We are all familiar with the vehicles of this action: progressivism, protests, sexual aggression, Christian democracy, socialism, etc.
It would be an exaggeration to say that every member of these movements is a communist in the strictest sense of the word. However, that is precisely what makes the communist technique so clever. With it, they rally a large, mixed group within these movements, only some of whom are actual communists. The rest are sympathizers of communism to varying degrees. Some among them are moving toward communism, driven by conflicting impulses of the soul, similar to the clash of virtue and vice in the soul of a young girl just starting to stray or a young man in the early stages of the dark path of drug addiction. This wide coalition of genuine communists, those in early development, and subconscious pro-communists can form the base needed to support the “night of the long knives.”

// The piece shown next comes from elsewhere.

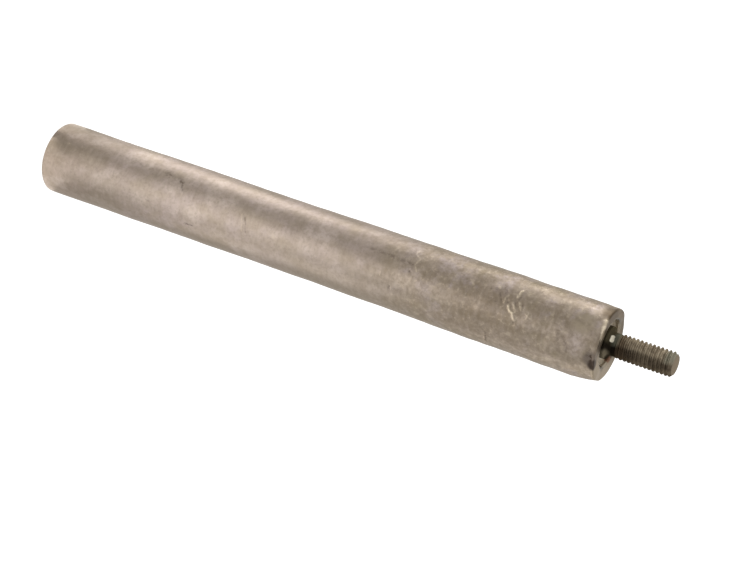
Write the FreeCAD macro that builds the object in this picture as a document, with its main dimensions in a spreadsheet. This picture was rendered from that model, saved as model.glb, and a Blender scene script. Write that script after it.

Therefore, anyone who believes that any country can sit idly by, sleeping or smiling, once violent communists have been defeated and the Communist Party silenced, while invisible communism continues to spread, is relying on a scenario more than twenty-five years old.
Today, the choice is obvious: either we include the fight against invisible communism alongside traditional suppression methods, or we are preparing for tomorrow’s surrender.
A tomorrow that might not be far away.